# To do
Copy the listing below line for line, starting at its first line and ending with the line that has "0.6), 0.02, 0.3))" in it. Add nothing.

Records with modeling code:
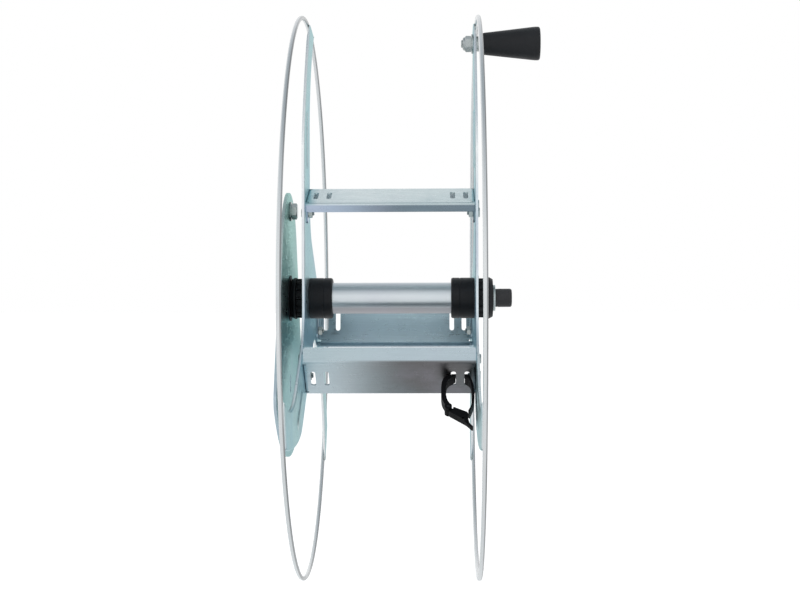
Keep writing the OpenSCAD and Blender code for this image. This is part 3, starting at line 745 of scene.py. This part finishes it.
class Fold:
    """A bend between a flat middle and a side of a sheet, with its sizes along the blank."""

    def __init__(self, size, turn, bend):
        self.turn, self.bend = turn, bend
        self.flat = size / 2 - bend * math.tan(turn / 2)
        self.length = turn * (bend - SHEET / 2)

    def reach(self, depth):
        """How far along the blank a side's edge lies, for a depth from the sharp corner."""
        return self.flat + self.length + depth - self.bend * math.tan(self.turn / 2)

    def folded(self, s, depth):
        """Place along and below the outer face of a point that far along the blank."""
        over, way, r = abs(s) - self.flat, 1 if s >= 0 else -1, self.bend - depth
        if over <= 0:
            return s, -depth
        a = min(over / self.length, 1.0) * self.turn
        rest = max(over - self.length, 0.0)
        along = self.flat + r * math.sin(a) + rest * math.cos(a)
        return way * along, -self.bend + r * math.cos(a) - rest * math.sin(a)


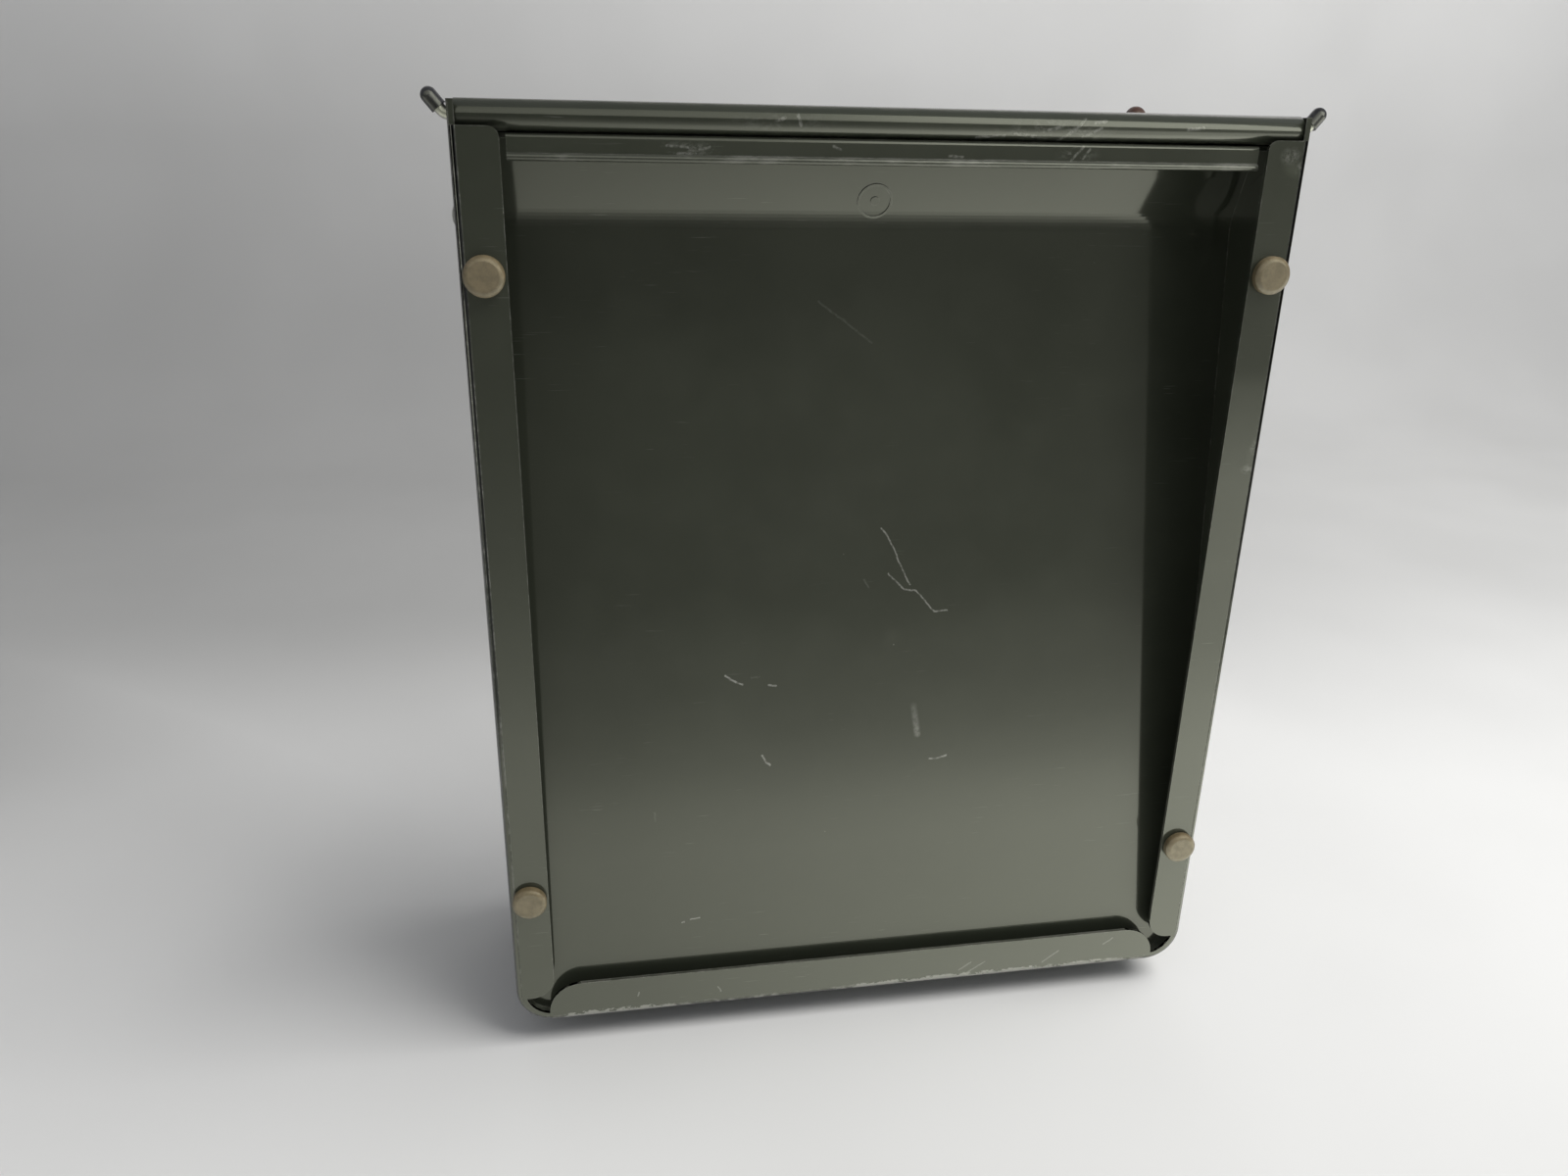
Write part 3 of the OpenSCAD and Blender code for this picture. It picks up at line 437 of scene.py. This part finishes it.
def nylon(name):
    g = Tree(name)
    mott = g.noise(3, 4, 0.6)
    dirt = g.ramp(g.noise(1.2, 4, 0.7), 0.55, 0.72)
    col = g.mix(g.ramp(mott, 0.3, 0.7), (0.72, 0.69, 0.60), (0.60, 0.56, 0.46))
    col = g.mix(g.mul(dirt, 0.5), col, (0.16, 0.14, 0.11))
    return g.bsdf({"Base Color": col, "Roughness": g.ramp(mott, 0.3, 0.7, 0.38, 0.5), "Subsurface Weight": 0.08, "Subsurface Scale": 0.001}, (g.noise(0.4, 3, 0.6), 0.02, 0.3))


def card(name):
    """Blank label card: paper fibres, slight yellowing towards the rim and foxing."""
    g = Tree(name)
    fib = g.noise(0.22, 3, 0.7, stretch=(6, 1, 1), turn=(0, 0.4, 0))
    fib2 = g.noise(0.22, 3, 0.7, stretch=(6, 1, 1), turn=(0, -0.9, 0), shift=(4, 4, 4))
    age = g.noise(12, 3, 0.6)
    x, z = g.xyz[0], g.xyz[2]
    rim = g.mx(g.ramp(g.m("ABSOLUTE", x), 20, 30), g.ramp(z, 279.5, 276), g.ramp(z, 286.5, 290.5))
    col = g.mix(g.add(g.mul(rim, 0.55), g.ramp(age, 0.35, 0.7, 0, 0.4)), (0.76, 0.72, 0.61), (0.56, 0.47, 0.33))
    fox = g.mul(g.ramp(g.noise(0.9, 3, 0.7, shift=(1, 2, 3)), 0.68, 0.74), g.ramp(g.noise(7, 1, 0.5), 0.45, 0.6))
    col = g.mix(g.mul(fox, 0.5), col, (0.32, 0.19, 0.09))
    col = g.mix(g.ramp(g.add(fib, fib2), 0.9, 1.25, 0, 0.2), col, (0.45, 0.40, 0.31))
    return g.bsdf({"Base Color": col, "Roughness": g.ramp(fib, 0.3, 0.7, 0.75, 0.88), "Specular IOR Level": 0.3}, [(fib, 0.012, 0.5), (fib2, 0.012, 0.5)])


def mat_rubber(name):
    """Ribbed rubber mat with scuffs and lint."""
    g = Tree(name)
    grain = g.noise(0.5, 3, 0.6)
    wear = g.ramp(g.noise(11, 4, 0.7), 0.48, 0.7)
    col = g.mix(g.ramp(grain, 0.3, 0.7), (0.018, 0.018, 0.019), (0.035, 0.035, 0.034))
    col = g.mix(g.mul(wear, 0.35), col, (0.10, 0.095, 0.085))
    lint = g.mul(g.ramp(g.noise(0.3, 2, 0.6, stretch=(9, 1, 1), turn=(0.4, 0.2, 1.0)), 0.72, 0.78), g.ramp(g.noise(9, 1, 0.5, shift=(2, 6, 1)), 0.5, 0.62))
    col = g.mix(g.mul(lint, 0.5), col, (0.4, 0.39, 0.36))
    return g.bsdf({"Base Color": col, "Roughness": g.ramp(wear, 0, 1, 0.62, 0.8)}, [(grain, 0.05, 0.5), (wear, 0.05, 0.2)])


M = {
    "panel": paint("paint_panel", panel_marks),
    "wrap": paint("paint_case", wrap_marks, wear=1.15),
    "lid": paint("paint_lid", barrel_marks),
    "rail": paint("paint_rail", rail_marks),
    "front": paint("paint_front", front_marks),
    "plain": paint("paint_plain"),
    "zinc": zinc("zinc"),
    "chrome": plated("lock_chrome", (0.60, 0.60, 0.585), (-76, 150), 0.18),
    "brass": plated("lock_brass", (0.55, 0.45, 0.25), (-76, 150), 0.24),
    "aged_brass": plated("aged_brass", (0.30, 0.245, 0.145), None, 0.34),
    "vinyl": rubber("black_vinyl", (0.012, 0.012, 0.015), (0.020, 0.020, 0.024), 0.26, (0.09, 0.085, 0.08), 0.5),
    "tan": rubber("tan_rubber", (0.175, 0.135, 0.075), (0.115, 0.088, 0.045), 0.40, (0.10, 0.075, 0.045), 0.25),
    "brown": rubber("brown_rubber", (0.075, 0.034, 0.024), (0.045, 0.022, 0.018), 0.34, (0.12, 0.10, 0.09), 0.3),
    "black": rubber("black_rubber", (0.020, 0.020, 0.020), (0.036, 0.035, 0.033), 0.58, (0.12, 0.11, 0.10)),
    "mat": mat_rubber("mat_rubber"),
    "nylon": nylon("nylon"),
    "card": card("card"),
}
FINISH = {
    "case_wrap": "wrap", "back_pan": "panel", "top_rail": "rail", "front_panel": "front", "doubler_discs": "plain",
    "lid_panel": "lid", "lid_stiffener": "plain", "lid_pull": "plain", "door_panel": "front", "door_stiffener": "plain",
    "hinge_rod": "zinc", "disc_rivets": "zinc", "rail_rivets": "plain", "side_rivets": "zinc", "foot_screws": "zinc",
    "hinge_case_leaf": "zinc", "hinge_door_leaf": "zinc", "hinge_pin": "zinc", "case_leaf_rivets": "zinc",
    "door_leaf_rivets": "zinc", "pull_rivets": "zinc", "lock_nut": "zinc", "lock_cam": "zinc", "cam_screw": "zinc",
    "lock_housing": "chrome", "lock_plug": "brass", "rod_caps": "vinyl", "wall_bumpers": "tan", "lid_bumper": "brown",
    "base_feet": "black", "lid_buffers": "black", "floor_mat": "mat", "rod_bushes": "nylon", "label_frame": "aged_brass",
    "label_card": "card", "label_rivets": "aged_brass",
}
for name, o in NODES.items():
    mat = M[FINISH[name]].mat if isinstance(M[FINISH[name]], Tree) else M[FINISH[name]]
    if not o.material_slots:
        o.data.materials.append(mat)
    for s in o.material_slots:
        s.material = mat


# ---------------------------------------------------------------- edges of the pressed sheet
BEVEL = {
    "case_wrap": 0.28, "top_rail": 0.22, "lid_panel": 0.25, "lid_pull": 0.25,
    "door_panel": 0.2, "hinge_case_leaf": 0.12, "hinge_door_leaf": 0.12, "label_frame": 0.12, "lock_housing": 0.1,
    "lock_plug": 0.1, "lock_nut": 0.2, "lock_cam": 0.15, "doubler_discs": 0.12, "wall_bumpers": 0.12, "base_feet": 0.2,
    "floor_mat": 0.25, "lid_stiffener": 0.2, "door_stiffener": 0.2, "rod_bushes": 0.1,
}
for name, w in BEVEL.items():
    o = NODES[name]
    weld = o.modifiers.new("weld", "WELD")
    weld.merge_threshold = 2e-6
    b = o.modifiers.new("bevel", "BEVEL")
    b.width = w * MM
    b.segments = 2
    b.limit_method = "ANGLE"
    b.angle_limit = math.radians(32)
    b.harden_normals = True
    b.use_clamp_overlap = True
    b.miter_outer = "MITER_ARC"


# ---------------------------------------------------------------- floor, backdrop and lights
def stage_mat(name, rgb, amount=0.03):
    g = Tree(name)
    n = g.noise(220, 2, 0.5)
    n2 = g.noise(3, 3, 0.6)
    a = tuple(c * (1 - amount) for c in rgb)
    b = tuple(min(1, c * (1 + amount)) for c in rgb)
    col = g.mix(g.ramp(n, 0.3, 0.7), a, b)
    # painted shade: the sheet is darkened towards the back, a little less so higher up, and more on the left, away from
    # the light; the next line adds painted shade on the low floor and backdrop left of the object, its shadow side
    far = g.mul(g.ramp(g.xyz[1], 60, 400, 0.0, 0.46), g.ramp(g.xyz[2], 60, 520, 1.0, 0.20), g.ramp(g.xyz[0], -300, 700, 1.25, 0.64))
    far = g.mx(far, g.mul(g.ramp(g.xyz[0], -80, -520), g.ramp(g.xyz[1], -60, 220), g.ramp(g.xyz[2], 60, 420, 0.56, 0.10)))
    col = g.mix(far, col, tuple(c * 0.18 for c in rgb))
    return g.bsdf({"Base Color": col, "Roughness": 0.8, "Specular IOR Level": 0.0}, (n2, 0.02, 0.3))


def sweep_floor():
    """One seamless sheet: flat floor that curves up into a wall behind the object."""
    prof = [(-6.0, 0.0), (0.72, 0.0)]
    r, cy, cz = 0.30, 0.72, 0.30
    for k in range(1, 25):
        a = math.radians(90 * k / 24)
        prof.append((cy + r * math.sin(a), cz - r * math.cos(a)))
    prof.append((cy + r, 3.2))
    verts, faces = [], []
    for y, z in prof:
        verts += [(-6.0, y, z), (6.0, y, z)]
    for k in range(len(prof) - 1):
        faces.append((2 * k, 2 * k + 1, 2 * k + 3, 2 * k + 2))
    me = bpy.data.meshes.new("floor")
    me.from_pydata(verts, [], faces)
    for poly in me.polygons:
        poly.use_smooth = True
    o = bpy.data.objects.new("floor", me)
    bpy.context.scene.collection.objects.link(o)
    me.materials.append(stage_mat("floor_paper", (0.80, 0.80, 0.795)))
    return o


sweep_floor()


def area(name, at, to, size, power, color=(1, 1, 1), spread=180.0, glossy=True):
    d = bpy.data.lights.new(name, "AREA")
    d.shape = "RECTANGLE"
    d.size, d.size_y = size
    d.energy = power
    d.color = color
    d.spread = math.radians(spread)
    o = bpy.data.objects.new(name, d)
    o.location = at
    o.rotation_mode = "QUATERNION"
    o.rotation_quaternion = (Vector(to) - Vector(at)).to_track_quat("-Z", "Y")
    o.visible_camera = False
    o.visible_glossy = glossy
    bpy.context.scene.collection.objects.link(o)
    return o


# softbox above, right of the object and a little in front: the shadow falls to the left
area("overhead", (0.82, -0.36, 1.62), (0.05, -0.05, 0.0), (1.3, 1.1), 30.0, (1.0, 0.99, 0.965), glossy=False)

world = bpy.data.worlds.new("world")
world.use_nodes = True
bg = world.node_tree.nodes["Background"]
bg.inputs[0].default_value = (0.93, 0.95, 1.0, 1.0)
bg.inputs[1].default_value = 0.29
bpy.context.scene.world = world


def glow_card(name, corners, shade):
    """An emitting card that is only seen in reflections. shade(g) gives its strength."""
    me = bpy.data.meshes.new(name)
    me.from_pydata(corners, [], [(0, 1, 2, 3)])
    o = bpy.data.objects.new(name, me)
    bpy.context.scene.collection.objects.link(o)
    g = Tree(name)
    e = g.n("ShaderNodeEmission", {0: (1.0, 1.02, 0.84, 1.0), 1: shade(g)})
    g.t.links.new(e.outputs[0], g.out.inputs[0])
    me.materials.append(g.mat)
    o.visible_camera = False
    o.visible_shadow = False
    o.visible_diffuse = False
    return o


def room_shade(g):
    """The room in front of the box: dark up to a window sill, bright above, brighter to the right."""
    x, z = g.xyz[0], g.xyz[2]
    dim = g.curve(z, [(0, 0.36), (80, 0.36), (285, 0.26), (440, 0.10), (486, 0.10)])
    lit = g.curve(z, [(505, 0.0), (560, 2.6), (1050, 2.6), (1200, 2.4), (2200, 2.1)])
    dim = g.mul(dim, g.curve(x, [(-1500, 0.35), (-30, 0.60), (255, 1.0), (555, 0.75), (820, 1.3), (1500, 1.4)]))
    return g.add(dim, g.mul(lit, g.curve(x, [(-1500, 0.35), (-30, 0.58), (255, 1.03), (555, 1.45), (1500, 1.5)])))


def table_shade(g):
    """The bright table top in front of the box, darker towards its far edge."""
    x, y = g.xyz[0], g.xyz[1]
    near = g.curve(y, [(-2000, 0.34), (-1000, 0.36), (-700, 0.66), (-574, 0.74), (-450, 1.0), (-354, 1.5), (-277, 2.15), (-215, 2.4), (-60, 2.2)])
    u = g.m("DIVIDE", g.m("ADD", x, 100.0), g.m("ADD", g.mul(g.m("ADD", y, 48.0), -0.6), 190.0))
    side = g.mul(g.ramp(u, 0.90, 1.04), g.curve(y, [(-1700, 0.2), (-1100, 0.5), (-700, 1.0), (-480, 0.8), (-380, 0.3), (-300, 0.0)]))
    return g.mul(g.add(near, side), g.curve(u, [(-0.6, 0.5), (0.07, 0.74), (0.45, 1.0), (1.12, 1.3)]))


glow_card("room_glow", [(-2.5, -1.2, 0.0), (2.5, -1.2, 0.0), (2.5, -1.2, 2.2), (-2.5, -1.2, 2.2)], room_shade)
glow_card("table_glow", [(-2.5, -1.2, 0.001), (2.5, -1.2, 0.001), (2.5, -0.053, 0.001), (-2.5, -0.053, 0.001)], table_shade)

# Exercise solution
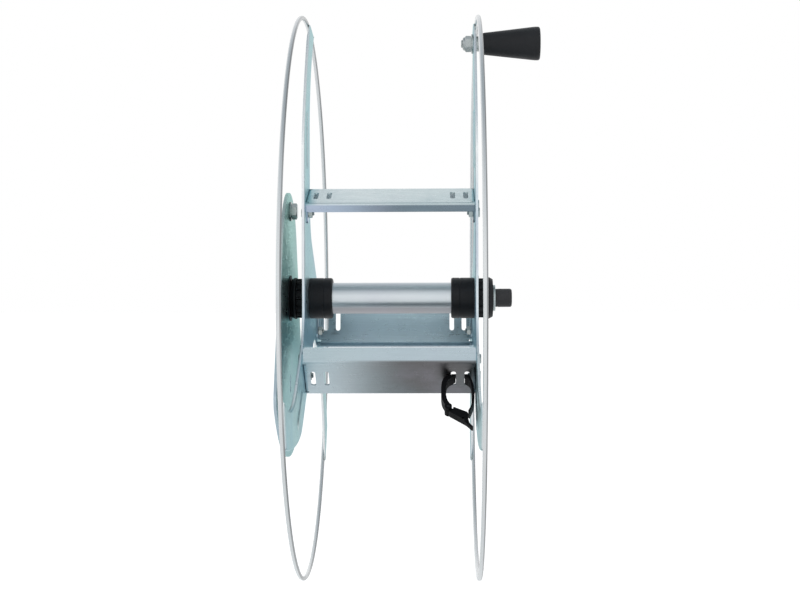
Keep writing the OpenSCAD and Blender code for this image. This is part 3, starting at line 745 of scene.py. This part finishes it.
class Fold:
    """A bend between a flat middle and a side of a sheet, with its sizes along the blank."""

    def __init__(self, size, turn, bend):
        self.turn, self.bend = turn, bend
        self.flat = size / 2 - bend * math.tan(turn / 2)
        self.length = turn * (bend - SHEET / 2)

    def reach(self, depth):
        """How far along the blank a side's edge lies, for a depth from the sharp corner."""
        return self.flat + self.length + depth - self.bend * math.tan(self.turn / 2)

    def folded(self, s, depth):
        """Place along and below the outer face of a point that far along the blank."""
        over, way, r = abs(s) - self.flat, 1 if s >= 0 else -1, self.bend - depth
        if over <= 0:
            return s, -depth
        a = min(over / self.length, 1.0) * self.turn
        rest = max(over - self.length, 0.0)
        along = self.flat + r * math.sin(a) + rest * math.cos(a)
        return way * along, -self.bend + r * math.cos(a) - rest * math.sin(a)


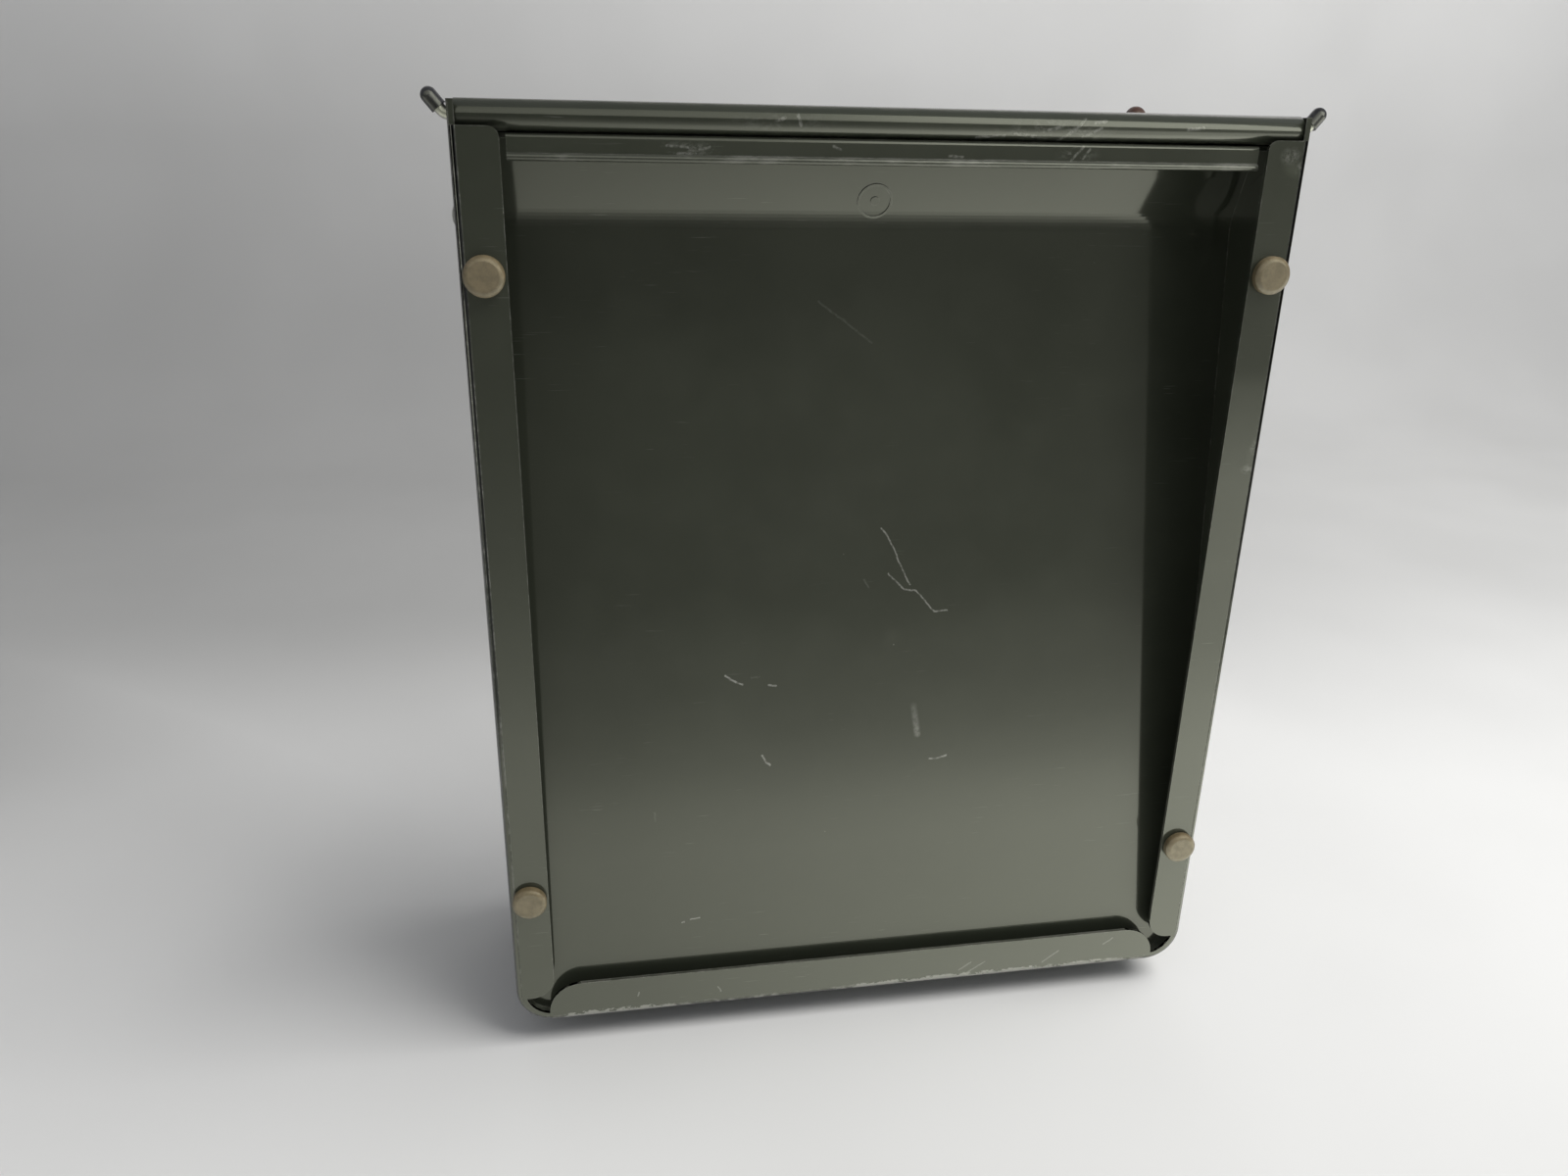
Write part 3 of the OpenSCAD and Blender code for this picture. It picks up at line 437 of scene.py. This part finishes it.
def nylon(name):
    g = Tree(name)
    mott = g.noise(3, 4, 0.6)
    dirt = g.ramp(g.noise(1.2, 4, 0.7), 0.55, 0.72)
    col = g.mix(g.ramp(mott, 0.3, 0.7), (0.72, 0.69, 0.60), (0.60, 0.56, 0.46))
    col = g.mix(g.mul(dirt, 0.5), col, (0.16, 0.14, 0.11))
    return g.bsdf({"Base Color": col, "Roughness": g.ramp(mott, 0.3, 0.7, 0.38, 0.5), "Subsurface Weight": 0.08, "Subsurface Scale": 0.001}, (g.noise(0.4, 3, 0.6), 0.02, 0.3))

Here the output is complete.